In 2007, highly-educated people still made up 30 percent of employees in the Netherlands. Now there are more highly-educated workers than workers with a high school diploma only. “The turnaround was imminent, and it has happened quite silently,” Rob Witjes of the UWV said to Trouw.

The figure confirms several labor market trends. First, that work is getting more complicated, requiring higher education. And secondly, fewer and fewer young people are picking vocational education as they expect to need higher education for future job prospects.

“The number of secondary vocational education students will decrease in the coming years due to an expected contraction in the age group and because more young people are entering higher education,” said Witjes. At the same time, the number of highly educated people is increasing so much that the current shortages in the labor market are increasingly evident in professions requiring a secondary education level.

Gertrud van Erp, who is involved in education on behalf of employers organizations VNO-NCW and MKB-Nederland, confirmed this trend. “We’ve been hammering on higher and higher education for a long time, and that’s not the best way. Now, there’s a mismatch between work and education.”
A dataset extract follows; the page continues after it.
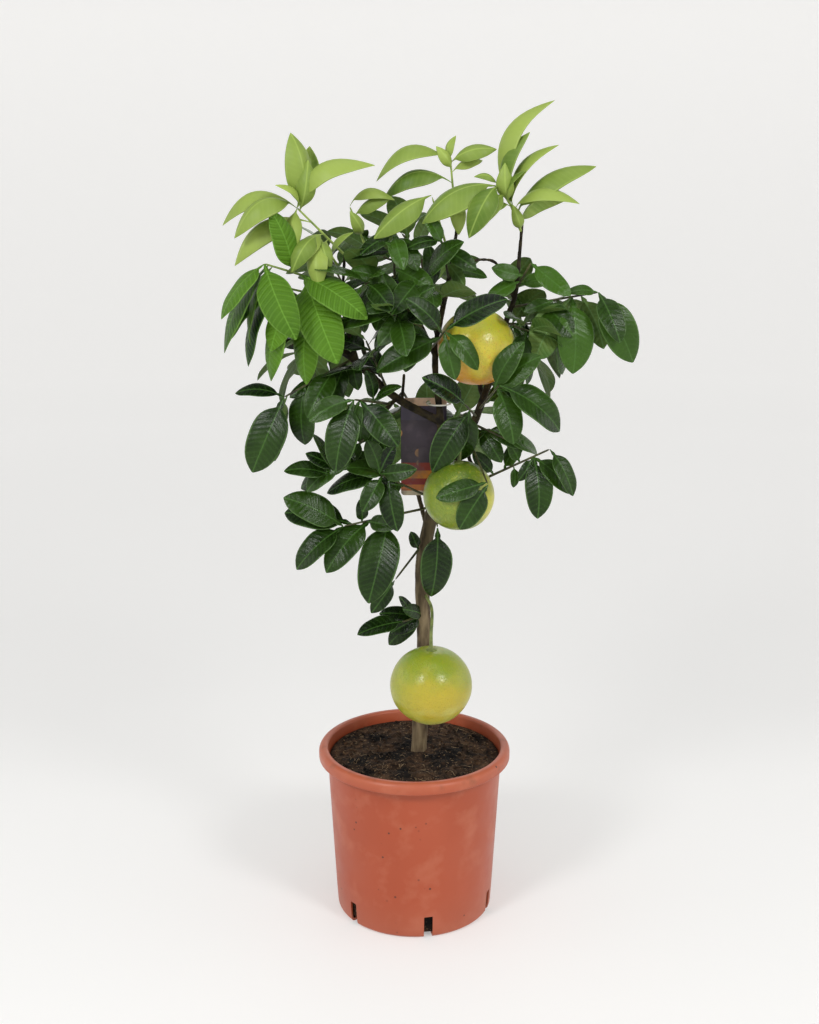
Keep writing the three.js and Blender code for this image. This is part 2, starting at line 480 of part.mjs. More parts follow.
// Leaves that spiral along a twig, spread less towards its tip and droop a little
function spiralLeaves(shoot, root, tip, index) {
  const heading = tip.clone().sub(root).normalize();
  const side = heading.clone().cross(UP).normalize();
  const above = side.clone().cross(heading);
  return Array.from({ length: shoot.count }, (_, i) => {
    const along = SPIRAL_START + ((1 - SPIRAL_START) * i) / (shoot.count - 1);
    const turn = radians(SPIRAL_STEP * (i + index));
    const spread = radians(i === shoot.count - 1 ? SPREAD_AT_TIP : SPREAD);
    const base = root.clone().lerp(tip, along);
    const line = heading.clone().multiplyScalar(Math.cos(spread))
      .addScaledVector(side, Math.cos(turn) * Math.sin(spread))
      .addScaledVector(above, Math.sin(turn) * Math.sin(spread))
      .addScaledVector(UP, -DROOP)
      .normalize();
    const outward = new THREE.Vector3(base.x, base.y, 0).normalize();
    const normal = UP.clone().addScaledVector(outward, FACE_OUTWARD);
    normal.addScaledVector(line, -normal.dot(line)).normalize();
    const length = shoot.length * (1 + LENGTH_SWING * Math.sin(5 * i + 3 * index));
    return { base, line, normal, length, age: "grown" };
  });
}

// A twig with its leaves, joined into one body and kept clear of everything already in place
function addShoot(group, shoot, index) {
  const root = nearestWood(vector(shoot.root));
  const tip = vector(shoot.tip);
  const middle = root.clone().lerp(tip, 0.5);
  const leaves = shoot.leaves ? tableLeaves(shoot, root, tip) : spiralLeaves(shoot, root, tip, index);
  const twig = (grow) => stem([root, middle, tip], TWIG_RADIUS, 0.7 * TWIG_RADIUS, TWIG_SIDES,
    TWIG_STEPS, grow);
  const body = leaves.reduce((joined, leaf) => joined.add(leafSolid(leaf)), twig(0));
  const cut = keepClear(body);
  placed.push(twig(GAP), ...leaves.map((leaf) => leafSolid(leaf, GAP)));
  group.add(mesh(shoot.name, cut, AGES[shoot.age ?? "grown"].colour, 0.45));
}

const tree = new THREE.Group();
tree.name = "potted_pomelo_tree";

const holder = new THREE.Group();
holder.add(mesh("pot", potSolid(), "#c0683f", 0.45));
holder.add(mesh("soil", soilSolid().subtract(woodSolid(GAP)), "#3a2b20", 0.95));
tree.add(holder);

const wood = new THREE.Group();
wood.add(mesh("trunk", woodSolid(), "#6f6250", 0.85));
placed.push(woodSolid(GAP));
FRUITS.forEach((fruit) => placed.push(fruitSolid(fruit, 2 * GAP)));
for (const stalk of STALKS) {
  wood.add(mesh(stalk.name, keepClear(stalkSolid(stalk)), "#5d6b35", 0.7));
}
tree.add(wood);

const fruits = new THREE.Group();
FRUITS.forEach((fruit) => fruits.add(mesh(fruit.name, fruitSolid(fruit), "#b9c23a", 0.4)));
tree.add(fruits);

const tag = new THREE.Group();
tag.add(mesh("plant_label", labelSolid(), "#4a4450", 0.5));
tag.add(mesh("label_tie", tieSolid(), "#e8e6df", 0.5));
tree.add(tag);
STALKS.forEach((stalk) => placed.push(stalkSolid(stalk, GAP)));
placed.push(labelSolid(GAP), tieSolid(GAP));

const crown = new THREE.Group();
[...SHOOTS, ...FILLERS].forEach((shoot, index) => addShoot(crown, shoot, index));
tree.add(crown);

export default tree;
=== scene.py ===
# A young pomelo tree in a plastic nursery pot, with three fruits and a hanging plant label.
import math
import random

import bmesh
import bpy
from mathutils import Matrix, Vector, noise


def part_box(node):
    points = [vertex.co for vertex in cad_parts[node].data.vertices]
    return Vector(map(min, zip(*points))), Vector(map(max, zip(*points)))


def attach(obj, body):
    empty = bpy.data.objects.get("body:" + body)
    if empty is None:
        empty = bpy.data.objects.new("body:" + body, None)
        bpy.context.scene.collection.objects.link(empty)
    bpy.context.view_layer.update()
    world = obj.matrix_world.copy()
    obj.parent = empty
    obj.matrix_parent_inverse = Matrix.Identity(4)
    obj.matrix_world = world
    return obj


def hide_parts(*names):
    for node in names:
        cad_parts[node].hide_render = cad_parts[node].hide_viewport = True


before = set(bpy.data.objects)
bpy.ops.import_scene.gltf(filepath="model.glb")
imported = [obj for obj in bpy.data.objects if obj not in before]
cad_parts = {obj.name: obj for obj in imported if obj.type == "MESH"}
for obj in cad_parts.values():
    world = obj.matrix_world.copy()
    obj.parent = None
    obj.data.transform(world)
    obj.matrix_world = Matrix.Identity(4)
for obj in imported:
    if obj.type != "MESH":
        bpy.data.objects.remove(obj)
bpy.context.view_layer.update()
MM = 0.001

# ---- Viewpoint ----
# The tree is seen from its front, a little above the middle of the crown.
VIEW_PLACE = (-0.0056, -1.5155, 0.8675)
VIEW_TILT = 75.46
VIEW_LENS = 49.72

viewpoint = bpy.data.objects.new("viewpoint", bpy.data.cameras.new("viewpoint"))
viewpoint.data.lens = VIEW_LENS
viewpoint.location = VIEW_PLACE
viewpoint.rotation_euler = (math.radians(VIEW_TILT), 0, 0)
bpy.context.collection.objects.link(viewpoint)
bpy.context.scene.camera = viewpoint
bpy.context.scene.view_settings.view_transform = "Standard"

# ---- Studio ----
# A pale floor that sweeps up all round, so that no edge shows behind the tree.
# Two softboxes stand at the front, with broad weak ones at the sides, back and top.
FLOOR_REACH = 4.0
SWEEP_RADIUS = 1.4
STUDIO_HEIGHT = 3.6
FLOOR_PAINT = (0.62, 0.615, 0.605, 1)
STUDIO_WHITE = (1, 0.995, 0.985, 1)
FLOOR_GLOW = 0.34
PAPER_GLOW = 0.47
GLOW_NEAR = 0.8
GLOW_FAR = 3.0
SKY_LIGHT = 0.2


def shade_node(tree, kind, *feeds, **settings):
    """A shader node: settings are its own choices, feeds are (input, value or output) pairs."""
    made = tree.nodes.new("ShaderNode" + kind)
    for name, value in settings.items():
        setattr(made, name, value)
    for name, value in feeds:
        if isinstance(value, bpy.types.NodeSocket):
            tree.links.new(value, made.inputs[name])
        else:
            made.inputs[name].default_value = value
    return made


def new_finish(name, roughness):
    """A material of this roughness: returns it, its node tree, its shader and its object place."""
    finish = bpy.data.materials.new(name)
    finish.use_nodes = True
    tree = finish.node_tree
    shader = tree.nodes["Principled BSDF"]
    shader.inputs["Roughness"].default_value = roughness
    return finish, tree, shader, shade_node(tree, "TexCoord").outputs["Object"]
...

Van Erp thinks that a radical reappraisal is needed. “Now, parents are sometimes shocked when their child receives a pre-vocational secondary education recommendation. That image has to change,” she said to Trouw. To achieve this, there needs to be more flexibility in education, and learning on the job, or lifelong development, must become much more common. “It is now too self-evident for an MBO student to continue to HBO. That should absolutely continue to be possible, but we can do much more to encourage learning on the job.”

Van Erp also wants to eliminate the often self-evident link between education level and employment conditions, above all salary. “Everyone will have to put their sacred topics aside because we are getting stuck. Then you won’t fix it with a public campaign for the appreciation of MBO students. We really have to show it.”